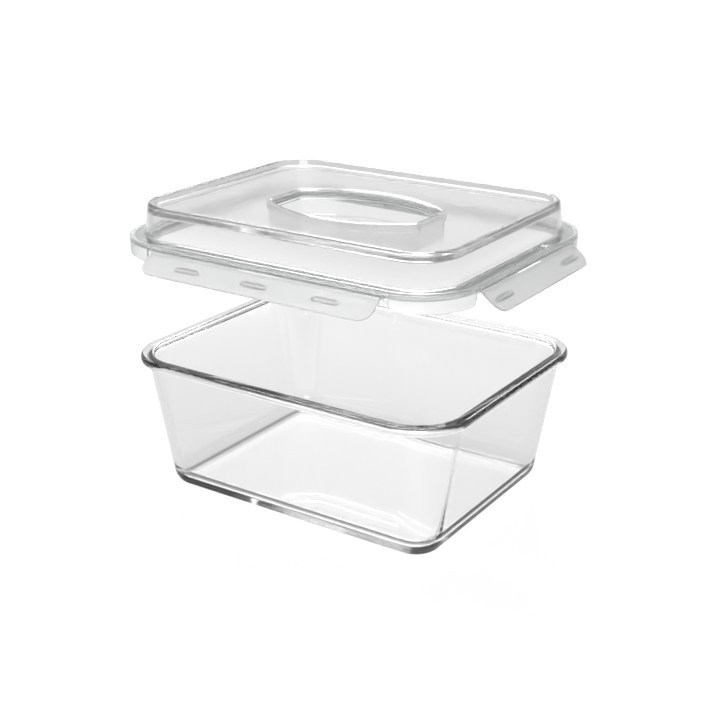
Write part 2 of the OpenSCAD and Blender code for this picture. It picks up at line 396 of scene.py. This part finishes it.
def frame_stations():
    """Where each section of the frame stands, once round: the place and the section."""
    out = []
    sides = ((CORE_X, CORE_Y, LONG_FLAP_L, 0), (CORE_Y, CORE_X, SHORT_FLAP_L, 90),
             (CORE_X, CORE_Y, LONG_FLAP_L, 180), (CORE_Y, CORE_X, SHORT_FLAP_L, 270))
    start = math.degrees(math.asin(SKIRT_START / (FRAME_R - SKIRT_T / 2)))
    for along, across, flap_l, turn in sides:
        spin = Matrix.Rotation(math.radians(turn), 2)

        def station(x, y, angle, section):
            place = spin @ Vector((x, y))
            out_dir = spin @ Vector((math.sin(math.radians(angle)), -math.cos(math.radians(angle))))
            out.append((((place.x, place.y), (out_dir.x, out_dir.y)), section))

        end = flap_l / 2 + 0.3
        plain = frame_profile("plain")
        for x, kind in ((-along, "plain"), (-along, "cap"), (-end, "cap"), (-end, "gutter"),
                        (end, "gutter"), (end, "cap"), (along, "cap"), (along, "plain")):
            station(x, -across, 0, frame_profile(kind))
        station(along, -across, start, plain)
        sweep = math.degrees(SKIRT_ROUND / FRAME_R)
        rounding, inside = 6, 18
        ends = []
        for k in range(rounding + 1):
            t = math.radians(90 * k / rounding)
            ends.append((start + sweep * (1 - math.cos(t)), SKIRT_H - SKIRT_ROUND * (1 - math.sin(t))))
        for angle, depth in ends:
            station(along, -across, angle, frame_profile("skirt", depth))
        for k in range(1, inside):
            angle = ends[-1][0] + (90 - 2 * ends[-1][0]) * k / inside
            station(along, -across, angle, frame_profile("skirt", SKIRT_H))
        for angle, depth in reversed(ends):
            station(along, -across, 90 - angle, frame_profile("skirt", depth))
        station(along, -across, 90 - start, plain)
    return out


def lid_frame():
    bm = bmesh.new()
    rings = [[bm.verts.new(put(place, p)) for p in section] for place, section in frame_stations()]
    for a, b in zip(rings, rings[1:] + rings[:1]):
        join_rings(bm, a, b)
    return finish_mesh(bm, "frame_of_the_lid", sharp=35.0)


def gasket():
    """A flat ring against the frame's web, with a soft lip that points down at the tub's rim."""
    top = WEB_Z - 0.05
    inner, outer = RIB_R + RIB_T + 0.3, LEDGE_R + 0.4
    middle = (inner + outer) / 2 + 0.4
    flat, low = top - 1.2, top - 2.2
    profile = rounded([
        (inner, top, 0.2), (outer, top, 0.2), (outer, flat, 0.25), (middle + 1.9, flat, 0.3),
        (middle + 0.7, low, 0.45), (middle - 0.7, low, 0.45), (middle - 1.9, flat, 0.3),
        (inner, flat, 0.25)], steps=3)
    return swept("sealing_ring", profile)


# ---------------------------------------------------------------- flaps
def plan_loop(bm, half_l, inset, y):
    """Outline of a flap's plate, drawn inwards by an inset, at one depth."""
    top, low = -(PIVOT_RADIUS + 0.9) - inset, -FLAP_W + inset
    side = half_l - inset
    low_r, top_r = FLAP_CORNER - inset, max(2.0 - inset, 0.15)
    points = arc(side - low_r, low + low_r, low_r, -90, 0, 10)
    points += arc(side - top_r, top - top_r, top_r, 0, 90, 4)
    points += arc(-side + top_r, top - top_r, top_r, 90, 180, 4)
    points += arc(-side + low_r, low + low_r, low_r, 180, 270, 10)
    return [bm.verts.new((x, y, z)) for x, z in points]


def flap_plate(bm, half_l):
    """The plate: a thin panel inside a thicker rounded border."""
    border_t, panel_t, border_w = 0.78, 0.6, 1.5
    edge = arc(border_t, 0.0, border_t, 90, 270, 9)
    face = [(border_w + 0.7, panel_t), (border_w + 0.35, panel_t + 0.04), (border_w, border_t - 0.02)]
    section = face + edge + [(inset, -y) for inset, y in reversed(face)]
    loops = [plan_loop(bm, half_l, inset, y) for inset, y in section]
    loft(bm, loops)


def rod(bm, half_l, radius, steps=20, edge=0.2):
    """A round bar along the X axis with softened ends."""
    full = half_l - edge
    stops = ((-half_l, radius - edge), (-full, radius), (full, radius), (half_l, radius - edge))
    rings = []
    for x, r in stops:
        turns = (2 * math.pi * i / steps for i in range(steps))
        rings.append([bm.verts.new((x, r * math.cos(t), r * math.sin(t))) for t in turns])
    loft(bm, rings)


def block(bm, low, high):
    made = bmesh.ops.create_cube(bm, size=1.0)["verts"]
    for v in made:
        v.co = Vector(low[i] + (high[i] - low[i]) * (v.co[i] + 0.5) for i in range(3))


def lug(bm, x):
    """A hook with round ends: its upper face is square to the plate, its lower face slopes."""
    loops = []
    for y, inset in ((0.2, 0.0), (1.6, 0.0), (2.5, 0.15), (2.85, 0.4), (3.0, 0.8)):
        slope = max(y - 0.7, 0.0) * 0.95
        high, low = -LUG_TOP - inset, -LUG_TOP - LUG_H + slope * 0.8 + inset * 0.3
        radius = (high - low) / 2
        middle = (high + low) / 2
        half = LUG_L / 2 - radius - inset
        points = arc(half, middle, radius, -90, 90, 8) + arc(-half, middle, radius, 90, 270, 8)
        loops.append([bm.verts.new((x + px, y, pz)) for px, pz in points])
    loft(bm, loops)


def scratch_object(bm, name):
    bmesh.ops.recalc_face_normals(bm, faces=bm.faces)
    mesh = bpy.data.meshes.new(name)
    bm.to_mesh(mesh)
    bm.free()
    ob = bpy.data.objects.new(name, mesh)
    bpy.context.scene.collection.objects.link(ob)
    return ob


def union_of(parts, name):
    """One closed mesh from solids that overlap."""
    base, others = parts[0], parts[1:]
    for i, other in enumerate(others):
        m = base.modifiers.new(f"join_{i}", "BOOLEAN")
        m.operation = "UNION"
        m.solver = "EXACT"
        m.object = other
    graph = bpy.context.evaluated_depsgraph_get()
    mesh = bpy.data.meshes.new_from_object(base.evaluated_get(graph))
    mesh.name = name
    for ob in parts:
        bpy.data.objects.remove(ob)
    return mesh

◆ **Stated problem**
Track down every line with the word "scene" and copy it.

◆ **Response for this exercise**
Write part 2 of the OpenSCAD and Blender code for this picture. It picks up at line 396 of scene.py. This part finishes it.
    bpy.context.scene.collection.objects.link(ob)